You can pretty accuratly calculate the increase in speed mathematicly. Just divide the momentum of the wheels by the mass of the entire car.

http://www.ocf.berkeley.edu/~tverona/krfaq.html
http://members.fortunecity.com/knightriders/scripts/420-2.htm
http://members.fortunecity.com/knightriders/articles/12.htm
http://www.sfxb.co.uk/action/knightrider.html
http://www.teamknightrider.com/classic/articles/enter.html

It’ not just the mass of the wheels, the wheels are connected to the transmission and engine. The transmission is in the appropriate gear to turn the wheels at 70 so when the car makes the transsition (sp?) from road to ramp something is going to happen until the driver shifts down to an appropriate gear (or until the automatic transmission gets things sorted out).
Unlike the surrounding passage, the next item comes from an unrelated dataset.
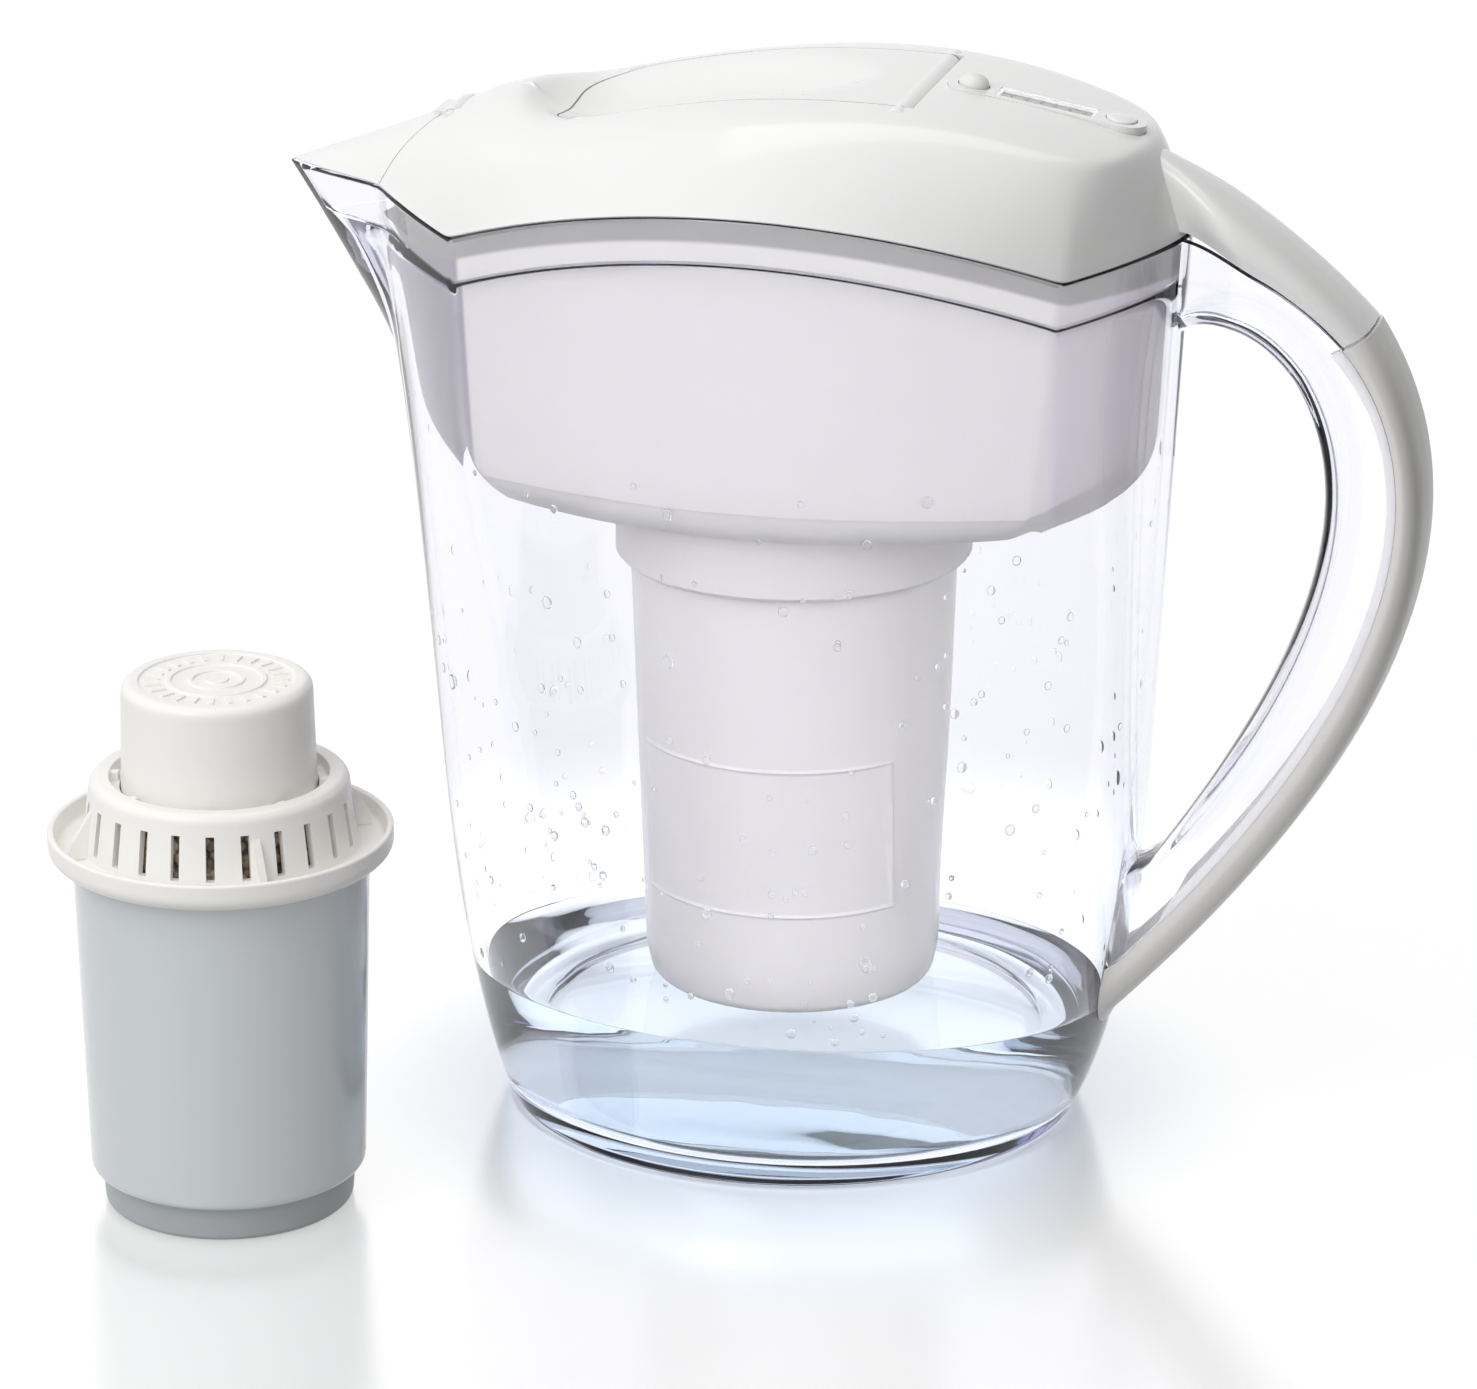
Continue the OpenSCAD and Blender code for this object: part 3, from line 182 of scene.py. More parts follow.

Most likley there will be some wheelspin when this happens.

If you coasted onto the ramp in neutral than you would be correct but as I mentioned above the ramp will be very steep so if you where in neutral you would lose speed very quickly and start to roll back.

When the front wheels touch the ramp you’ll (hopefully) get a big enough boost to negate the slope for long enough to get the car out of neutral. If that isn’t enough you could try driving a bit faster before hitting the ramp.

But of course, I don’t have a driver’s licence and I’ve never been interested in cars at all.

I suppose there’s actually a risk of stalling if the gear change isn’t handled correctly.

Just like to add that the first time I saw this done was before Knight Rider, in the goofy 70s film The Gumball Rally. Definitely no fancy special effects, a stunt driver just carefully did it. Didn’t look speeded up either. Rolled out of the truck & back down the ramp too!

Of course, it’s always possible the car is in neutral and being towed by the truck with a low-slung winch line that is being slowly retracted.

But most likely, it just takes steady nerves and a light touch.